I may never get all the sand out of Leila’s hair. After sleeping on the beach for a week, it’s a wonder we don’t have alot more sand in alot more places. We loved every minute though. Each morning we’d rise with the sun, and each evening we’d drift off to the sunset. The lapping sounds of the water hitting the rocks found us wonderfully relaxed at the end of every day. The rum helped too.
Day one I awoke to a roach on my face. That was seriously uncool, but what did I really expect? Day two there were mice. Not scary rants like in big cities, but cute little country mice stopping in to see if we left any food laying around. Of course this little visit had Jen standing on whatever she could find and whooping like a school girl. Mice don’t bother me, but roaches make my skin crawl. I guess it’s a childhood thing. Either way- she took care of the roaches, and I took care of the mice. Day three we hiked 20 minutes through the searing hot desert of “pokey trees”. These trees had huge, nasty barbs that promised to draw blood if you accidentally stepped onto one. Which, of course I did. Several times. The long hike was well worth it though, once we found our way down to Kiholo Bay, we spotted a group of turtles sunning on the beach. This particular bay offers a saltwater/freshwater mix. Some ideas the water is very warm, and in others the freshwaters well out of the ground and make for ice cold patches. Before the end of the day we found our way to yet another beach to watch the sunset between the palm trees.
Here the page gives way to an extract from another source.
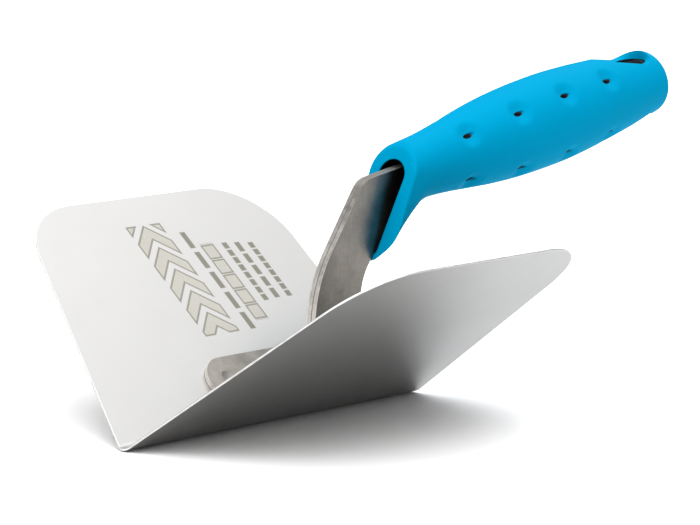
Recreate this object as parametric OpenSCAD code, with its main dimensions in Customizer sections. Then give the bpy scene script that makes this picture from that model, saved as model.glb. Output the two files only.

Day four, the lovely Gwen cam to visit and we enjoyed a few moments of girlie giggles out in the surf while the kids worked on sandcastles. By now Malik has become very comfortable with a boogie board and has even considered learning to surf. Suni offered to teach him, but I’m not sure how brave my little angel really is. We’ve been pushing him to be brave enough to let us give him a mohawk, but that hasn’t happened yet either.
Day five and we were packing up to head up into the mountains to camp in the Eucalyptus forest. Still no power, no internet, but at least this week promises indoor showers.